When he was but thirty one Julius Caesar wept because he had not conquered nearly as much as Alexander in his eternal youth. Of course not. Alexander was a god. Didn’t he himself raise the question? We’re pretty sure we know what Caesar the Resolute looked like, Roman stone portraiture being what it was. We’re less sure about Alexander. There are some sculptures and mosaics. They agree only that he had strange eyes and magnificent hair. But the more we think about him the more he doesn’t seem human at all. No actor, not Richard Burton or Colin Farrell, can convey his grandeur. We can’t think of him as we do Trajan, Hadrian, Marcus, Caesar. He’s too close to the gods. Achilles is his constant companion, not Hephastion. He was born to myth and died in its embrace. Not even Aristotle could shake it off him. He did suspect he was at least half god, and his soldiers did too, and that suspicion haunts the intervening centuries. Richard and Saladin were heroes, and many others, but Alexander was something else.

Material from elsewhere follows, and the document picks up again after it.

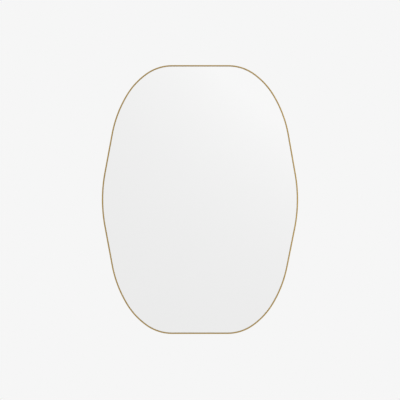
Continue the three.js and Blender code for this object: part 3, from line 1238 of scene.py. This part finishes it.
@dataclass
class Assembly:
    """What every sub-assembly is made with, and how its pieces are set out and claimed."""

    outline: Outline
    trees: Trees
    finishes: Finishes

    def claim(self, piece: Piece, body: Body, slot: Slot, *nodes: str) -> Piece:
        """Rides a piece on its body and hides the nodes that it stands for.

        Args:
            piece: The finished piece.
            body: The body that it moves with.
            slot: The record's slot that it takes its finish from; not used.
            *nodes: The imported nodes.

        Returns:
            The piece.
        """
        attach(piece, body.value)
        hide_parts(*nodes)
        LOG.info("%s: %d faces on %s", piece.name, len(piece.data.polygons), body.value)
        return piece

    def set_out(self, name: str, pattern: Piece, seats: list[Seat], y: float, finish: bpy.types.Material,
                slot: Slot, *nodes: str, **turns: Any) -> Piece:
        """Sets copies of a pattern out on seats, fixed to the mirror, and discards the pattern.

        Args:
            name: The piece's name.
            pattern: What is copied.
            seats: Where the copies are, and their turns.
            y: The plane that they sit on.
            finish: What they wear.
            slot: The record's slot that they take their finish from.
            *nodes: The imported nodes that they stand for.
            **turns: How far they turn at random, and the seed.

        Returns:
            The piece.
        """
        piece = mesh_object(name, [(seat.x, y, seat.z) for seat in seats], [])
        turn = piece.data.attributes.new("turn", "FLOAT", "POINT")
        turn.data.foreach_set("value", [seat.turn for seat in seats])
        run_tree(piece, self.trees.set_out, {"Piece": pattern, "Finish": finish, **turns})
        discard(pattern)
        return self.claim(piece, Body.MIRROR, slot, *nodes)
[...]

The Greeks lived with Homer singing in their ears. Intimacy with The Iliad and The Odyssey wasn’t the same as intimacy with the prophets or with Virgil’s Aeneid, which in any case came to the Romans much later than Homer’s epics had come to the Greeks. Homer was a household guest, and the Greeks were inhabitants of his world, not tourists. The prophets you could heed. Or not. But they were a forbidding lot. Virgil you might visit for a long time, but eventually you had Roman affairs to tend. To the Romans the past was past, and there were always new challenges, such as the Gauls and the Picts, but to the Greeks the past never died. It belonged to them forever, and they belonged to it. That’s why Alexander thought so often of Achilles. They were first cousins, except that Alexander disdained to sulk for long. He was too enthusiastic.
I think this difference between the Romans and Greeks persists, not as the difference between Italy and Greece, or even the differences in their influences on us, but rather in the way we perceive each other. I have seen my Greeks and I have seen my Romans. I have seen the ones whose eyes I can make out and remember, and I have seen the ones whose eyes I can never remember and never could define. I have seen those whom I suspected were otherlings, not wholly human, and I have seen those who were all too human. I have seen those upon whom my imagination could paint and those upon whom nothing could be painted. I think I have seen the gods, or at least some of them. Artemis, Athena (inset), Pan, but not Zeus or Hera or Neptune. The ones who allowed me to see them, them I’ve seen. But I’ve never seen a Roman god, although I’ve seen their pretenders. All too much.
Not that Greek civilization was fey. It wasn’t. Not like the Celts’. But rather the sea and sky were seamless. Nothing tore at this seam. And their society with their gods was seamless, yet frightening and endlessly seductive.
The Romans would have none of this. They had their work cut out for them, bringing order to the world. They had no time to play gods’ games, no use for frivolity. Look at their mouths. No comedy there. Not much use for tragedy either. Look at Plotina’s mouth. She knew Hadrian would make a good emperor, don’t bother her about anything else. Look at the young Marcus. The Christians weren’t going to worry him, but his generals worrying about them worried him. The gods had their business, he would mind his and, hopefully, not displease them.
This wasn’t the Greek way. The gods meddled with them and they meddled with the gods. They rubbed off on each other and got each other in trouble. It was a high old game, and even Alexander, long after the gods had begun to snooze, played it.